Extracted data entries
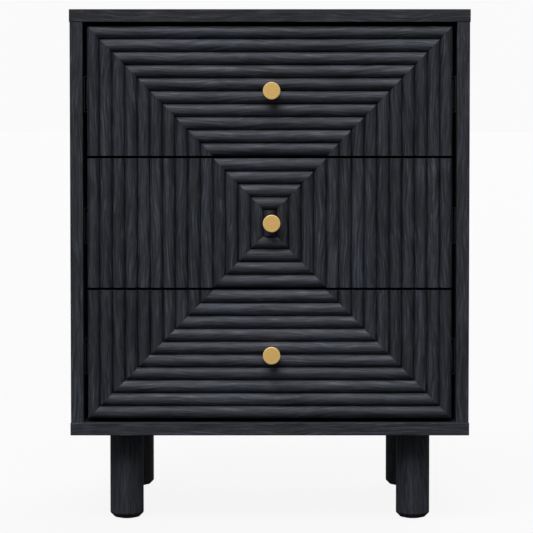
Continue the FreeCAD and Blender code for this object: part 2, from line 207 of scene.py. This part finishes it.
def black_oak(name, along=None, place=(0, 0, 0), lightness=1.0, figured=1.0, warmth=1.0):
    """Oak stained black, its figure strong or faint by figured. Without along, the pieces hold
    their own grain and tone attributes."""
    material, tree, shader = new_material(name)
    if along:
        space = grain_space(tree, along, place)
        tone = None
    else:
        space = node(tree, "ShaderNodeAttribute", {"attribute_name": "grain"}).outputs["Vector"]
        tone = node(tree, "ShaderNodeAttribute", {"attribute_name": "tone"}).outputs["Fac"]

    # The grain wanders sideways by up to 28 mm along a board.
    wander = noise(tree, space, (7, 20, 20), 1)
    push = node(tree, "ShaderNodeCombineXYZ", Y=calc(tree, "MULTIPLY", wander, 0.028))
    flow = add_vectors(tree, space, push.outputs["Vector"])

    # Dark pores, broad streaks, pale streaks and thin dark lines, all drawn out along the grain
    pores = ramp(tree, noise(tree, flow, (45, 1500, 700), 2, 0.6), 0.52, 0.66)
    streaks = ramp(tree, noise(tree, flow, (18, 370, 230), 4, 0.6), 0.38, 0.62)
    lights = ramp(tree, noise(tree, flow, (36, 600, 340), 3, 0.6), 0.51, 0.68)
    lines = ramp(tree, noise(tree, flow, (12, 760, 420), 2, 0.6), 0.42, 0.62)

    # Growth rings in long ovals, then slow changes of tone and hue
    stretched = node(tree, "ShaderNodeMapping", Vector=flow, Scale=(1.6, 30, 30)).outputs["Vector"]
    rings = node(tree, "ShaderNodeTexWave", {"wave_type": "RINGS", "rings_direction": "X"},
                 Vector=stretched, Scale=2.2, Distortion=5.0, Detail=2.0, Detail_Scale=1.2)
    figure = ramp(tree, rings.outputs["Fac"], 0.2, 0.95)
    patches = noise(tree, flow, (6, 22, 22), 2)
    hue = noise(tree, flow, (11, 40, 40), 1)

    deep, mid, pale = ((red * lightness * warmth, green * lightness, blue * lightness, 1)
                       for red, green, blue in (OAK_DEEP, OAK_MID, OAK_PALE))
    colour = blend(tree, "MIX", streaks, deep, mid)
    colour = blend(tree, "MIX", calc(tree, "MULTIPLY", lights, 0.62 * figured), colour, pale)
    colour = blend(tree, "MULTIPLY", calc(tree, "MULTIPLY", pores, 0.55), colour, grey(0.35))
    colour = blend(tree, "MULTIPLY", calc(tree, "MULTIPLY", lines, 0.50), colour, grey(0.50))
    colour = blend(tree, "MULTIPLY", calc(tree, "MULTIPLY", figure, 0.40 * figured), colour, grey(0.42))
    tint = blend(tree, "MIX", ramp(tree, hue, 0.32, 0.68), (1.04, 1.0, 0.99, 1), (0.95, 0.995, 1.04, 1))
    colour = blend(tree, "MULTIPLY", 1.0, colour, tint)
    level = ramp(tree, patches, 0.3, 0.7, 0.84, 1.16)
    if tone is not None:
        level = calc(tree, "MULTIPLY", level, ramp(tree, tone, 0, 1, 0.84, 1.16))
    shade = node(tree, "ShaderNodeCombineXYZ", X=level, Y=level, Z=level)
    colour = blend(tree, "MULTIPLY", 1.0, colour, shade.outputs["Vector"])
    tree.links.new(colour, shader.inputs["Base Color"])

    rough = ramp(tree, lights, 0, 1, 0.60, 0.50)
    tree.links.new(rough, shader.inputs["Roughness"])
    shader.inputs["Specular IOR Level"].default_value = 0.32
    height = calc(tree, "SUBTRACT", calc(tree, "MULTIPLY", streaks, 0.5), pores)
    bump(tree, shader, height, 0.42, 0.00022)
    return material


def dark_board(name, along, place):
    """Charcoal laminated board with a faint printed grain."""
    material, tree, shader = new_material(name)
    space = grain_space(tree, along, place)
    streaks = ramp(tree, noise(tree, space, (10, 260, 260), 4, 0.6), 0.35, 0.68)
    specks = ramp(tree, noise(tree, space, (90, 1500, 1500), 2), 0.45, 0.7)
    colour = blend(tree, "MIX", streaks, (0.024, 0.025, 0.027, 1), (0.046, 0.047, 0.051, 1))
    colour = blend(tree, "MIX", calc(tree, "MULTIPLY", specks, 0.35), colour, (0.075, 0.076, 0.080, 1))
    tree.links.new(colour, shader.inputs["Base Color"])
    tree.links.new(ramp(tree, specks, 0, 1, 0.58, 0.70), shader.inputs["Roughness"])
    bump(tree, shader, specks, 0.15, 0.0001)
    return material


def dark_hardboard(name):
    """Painted hardboard: a pressed, slightly mottled face."""
    material, tree, shader = new_material(name)
    space = node(tree, "ShaderNodeTexCoord").outputs["Object"]
    mottle = noise(tree, space, (60, 60, 60), 3, 0.6)
    fibres = noise(tree, space, (900, 900, 900), 2)
    colour = blend(tree, "MIX", ramp(tree, mottle, 0.3, 0.7), (0.027, 0.028, 0.030, 1),
                   (0.040, 0.041, 0.043, 1))
    tree.links.new(colour, shader.inputs["Base Color"])
    tree.links.new(ramp(tree, fibres, 0.3, 0.7, 0.66, 0.82), shader.inputs["Roughness"])
    bump(tree, shader, fibres, 0.3, 0.00015)
    return material


def satin_brass(name):
    """Champagne brass under clear lacquer: a fine turned face, and a paler rim that is painted highlight.
    """
    material, tree, shader = new_material(name)
    rings_at = node(tree, "ShaderNodeAttribute", {"attribute_name": "grain"}).outputs["Vector"]
    rings = noise(tree, rings_at, (3800, 4, 4), 2, 0.6)
    specks = noise(tree, rings_at, (1100, 5, 900), 2, 0.6)
    radius = node(tree, "ShaderNodeSeparateXYZ", Vector=rings_at).outputs["X"]
    # The paler rim is painted highlight, a ring of lighter colour and lower metallic in place of the light
    # caught by the knob's edge.
    painted_rim_highlight = ramp(tree, radius, (KNOB_RADIUS - RIM_HIGHLIGHT_START) * MM, (KNOB_RADIUS - RIM_HIGHLIGHT_END) * MM)
    colour = blend(tree, "MIX", ramp(tree, specks, 0.35, 0.65), (0.84, 0.520, 0.160, 1),
                   (1.0, 0.680, 0.245, 1))
    colour = blend(tree, "MULTIPLY", ramp(tree, rings, 0.45, 0.7, 0.0, 0.12), colour, grey(0.6))
    colour = blend(tree, "MIX", painted_rim_highlight, colour, (0.96, 0.71, 0.33, 1))
    tree.links.new(colour, shader.inputs["Base Color"])
    tree.links.new(ramp(tree, painted_rim_highlight, 0, 1, 0.62, 0.40), shader.inputs["Metallic"])
    tree.links.new(ramp(tree, rings, 0.3, 0.7, 0.52, 0.62), shader.inputs["Roughness"])
    bump(tree, shader, rings, 0.12, 0.00004)
    return material


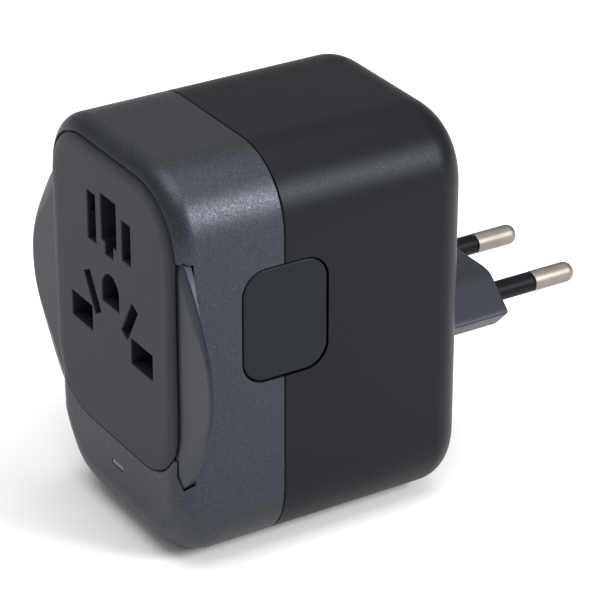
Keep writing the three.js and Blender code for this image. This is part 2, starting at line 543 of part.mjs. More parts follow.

§ Exercise instructions
Using the data above, reproduce every line exactly.

§ Written reply
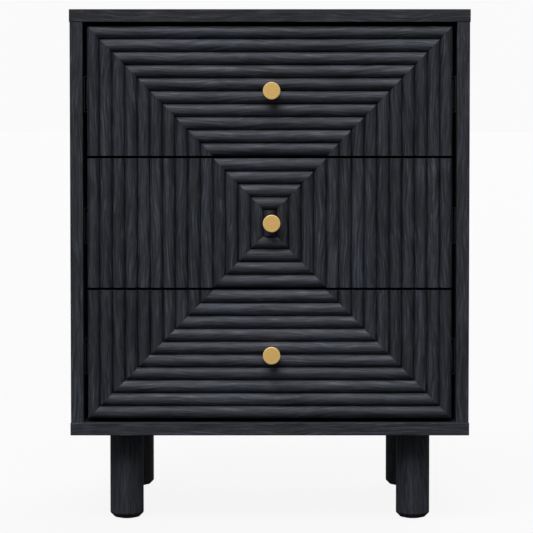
Continue the FreeCAD and Blender code for this object: part 2, from line 207 of scene.py. This part finishes it.
def black_oak(name, along=None, place=(0, 0, 0), lightness=1.0, figured=1.0, warmth=1.0):
    """Oak stained black, its figure strong or faint by figured. Without along, the pieces hold
    their own grain and tone attributes."""
    material, tree, shader = new_material(name)
    if along:
        space = grain_space(tree, along, place)
        tone = None
    else:
        space = node(tree, "ShaderNodeAttribute", {"attribute_name": "grain"}).outputs["Vector"]
        tone = node(tree, "ShaderNodeAttribute", {"attribute_name": "tone"}).outputs["Fac"]

    # The grain wanders sideways by up to 28 mm along a board.
    wander = noise(tree, space, (7, 20, 20), 1)
    push = node(tree, "ShaderNodeCombineXYZ", Y=calc(tree, "MULTIPLY", wander, 0.028))
    flow = add_vectors(tree, space, push.outputs["Vector"])

    # Dark pores, broad streaks, pale streaks and thin dark lines, all drawn out along the grain
    pores = ramp(tree, noise(tree, flow, (45, 1500, 700), 2, 0.6), 0.52, 0.66)
    streaks = ramp(tree, noise(tree, flow, (18, 370, 230), 4, 0.6), 0.38, 0.62)
    lights = ramp(tree, noise(tree, flow, (36, 600, 340), 3, 0.6), 0.51, 0.68)
    lines = ramp(tree, noise(tree, flow, (12, 760, 420), 2, 0.6), 0.42, 0.62)

    # Growth rings in long ovals, then slow changes of tone and hue
    stretched = node(tree, "ShaderNodeMapping", Vector=flow, Scale=(1.6, 30, 30)).outputs["Vector"]
    rings = node(tree, "ShaderNodeTexWave", {"wave_type": "RINGS", "rings_direction": "X"},
                 Vector=stretched, Scale=2.2, Distortion=5.0, Detail=2.0, Detail_Scale=1.2)
    figure = ramp(tree, rings.outputs["Fac"], 0.2, 0.95)
    patches = noise(tree, flow, (6, 22, 22), 2)
    hue = noise(tree, flow, (11, 40, 40), 1)

    deep, mid, pale = ((red * lightness * warmth, green * lightness, blue * lightness, 1)
                       for red, green, blue in (OAK_DEEP, OAK_MID, OAK_PALE))
    colour = blend(tree, "MIX", streaks, deep, mid)
    colour = blend(tree, "MIX", calc(tree, "MULTIPLY", lights, 0.62 * figured), colour, pale)
    colour = blend(tree, "MULTIPLY", calc(tree, "MULTIPLY", pores, 0.55), colour, grey(0.35))
    colour = blend(tree, "MULTIPLY", calc(tree, "MULTIPLY", lines, 0.50), colour, grey(0.50))
    colour = blend(tree, "MULTIPLY", calc(tree, "MULTIPLY", figure, 0.40 * figured), colour, grey(0.42))
    tint = blend(tree, "MIX", ramp(tree, hue, 0.32, 0.68), (1.04, 1.0, 0.99, 1), (0.95, 0.995, 1.04, 1))
    colour = blend(tree, "MULTIPLY", 1.0, colour, tint)
    level = ramp(tree, patches, 0.3, 0.7, 0.84, 1.16)
    if tone is not None:
        level = calc(tree, "MULTIPLY", level, ramp(tree, tone, 0, 1, 0.84, 1.16))
    shade = node(tree, "ShaderNodeCombineXYZ", X=level, Y=level, Z=level)
    colour = blend(tree, "MULTIPLY", 1.0, colour, shade.outputs["Vector"])
    tree.links.new(colour, shader.inputs["Base Color"])

    rough = ramp(tree, lights, 0, 1, 0.60, 0.50)
    tree.links.new(rough, shader.inputs["Roughness"])
    shader.inputs["Specular IOR Level"].default_value = 0.32
    height = calc(tree, "SUBTRACT", calc(tree, "MULTIPLY", streaks, 0.5), pores)
    bump(tree, shader, height, 0.42, 0.00022)
    return material


def dark_board(name, along, place):
    """Charcoal laminated board with a faint printed grain."""
    material, tree, shader = new_material(name)
    space = grain_space(tree, along, place)
    streaks = ramp(tree, noise(tree, space, (10, 260, 260), 4, 0.6), 0.35, 0.68)
    specks = ramp(tree, noise(tree, space, (90, 1500, 1500), 2), 0.45, 0.7)
    colour = blend(tree, "MIX", streaks, (0.024, 0.025, 0.027, 1), (0.046, 0.047, 0.051, 1))
    colour = blend(tree, "MIX", calc(tree, "MULTIPLY", specks, 0.35), colour, (0.075, 0.076, 0.080, 1))
    tree.links.new(colour, shader.inputs["Base Color"])
    tree.links.new(ramp(tree, specks, 0, 1, 0.58, 0.70), shader.inputs["Roughness"])
    bump(tree, shader, specks, 0.15, 0.0001)
    return material


def dark_hardboard(name):
    """Painted hardboard: a pressed, slightly mottled face."""
    material, tree, shader = new_material(name)
    space = node(tree, "ShaderNodeTexCoord").outputs["Object"]
    mottle = noise(tree, space, (60, 60, 60), 3, 0.6)
    fibres = noise(tree, space, (900, 900, 900), 2)
    colour = blend(tree, "MIX", ramp(tree, mottle, 0.3, 0.7), (0.027, 0.028, 0.030, 1),
                   (0.040, 0.041, 0.043, 1))
    tree.links.new(colour, shader.inputs["Base Color"])
    tree.links.new(ramp(tree, fibres, 0.3, 0.7, 0.66, 0.82), shader.inputs["Roughness"])
    bump(tree, shader, fibres, 0.3, 0.00015)
    return material


def satin_brass(name):
    """Champagne brass under clear lacquer: a fine turned face, and a paler rim that is painted highlight.
    """
    material, tree, shader = new_material(name)
    rings_at = node(tree, "ShaderNodeAttribute", {"attribute_name": "grain"}).outputs["Vector"]
    rings = noise(tree, rings_at, (3800, 4, 4), 2, 0.6)
    specks = noise(tree, rings_at, (1100, 5, 900), 2, 0.6)
    radius = node(tree, "ShaderNodeSeparateXYZ", Vector=rings_at).outputs["X"]
    # The paler rim is painted highlight, a ring of lighter colour and lower metallic in place of the light
    # caught by the knob's edge.
    painted_rim_highlight = ramp(tree, radius, (KNOB_RADIUS - RIM_HIGHLIGHT_START) * MM, (KNOB_RADIUS - RIM_HIGHLIGHT_END) * MM)
    colour = blend(tree, "MIX", ramp(tree, specks, 0.35, 0.65), (0.84, 0.520, 0.160, 1),
                   (1.0, 0.680, 0.245, 1))
    colour = blend(tree, "MULTIPLY", ramp(tree, rings, 0.45, 0.7, 0.0, 0.12), colour, grey(0.6))
    colour = blend(tree, "MIX", painted_rim_highlight, colour, (0.96, 0.71, 0.33, 1))
    tree.links.new(colour, shader.inputs["Base Color"])
    tree.links.new(ramp(tree, painted_rim_highlight, 0, 1, 0.62, 0.40), shader.inputs["Metallic"])
    tree.links.new(ramp(tree, rings, 0.3, 0.7, 0.52, 0.62), shader.inputs["Roughness"])
    bump(tree, shader, rings, 0.12, 0.00004)
    return material


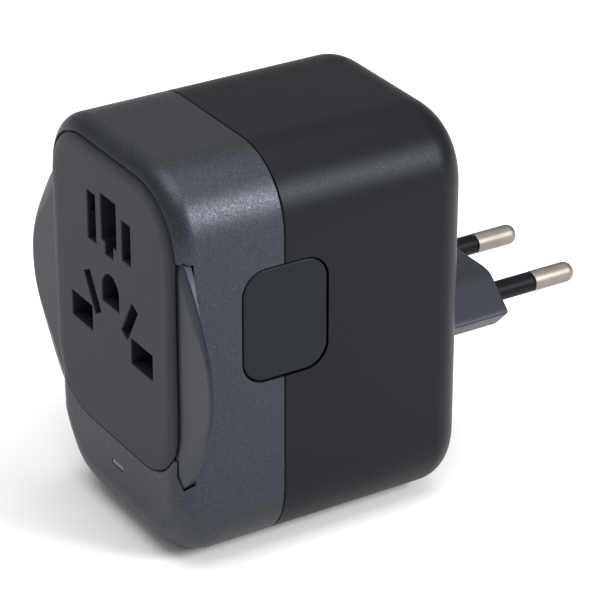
Keep writing the three.js and Blender code for this image. This is part 2, starting at line 543 of part.mjs. More parts follow.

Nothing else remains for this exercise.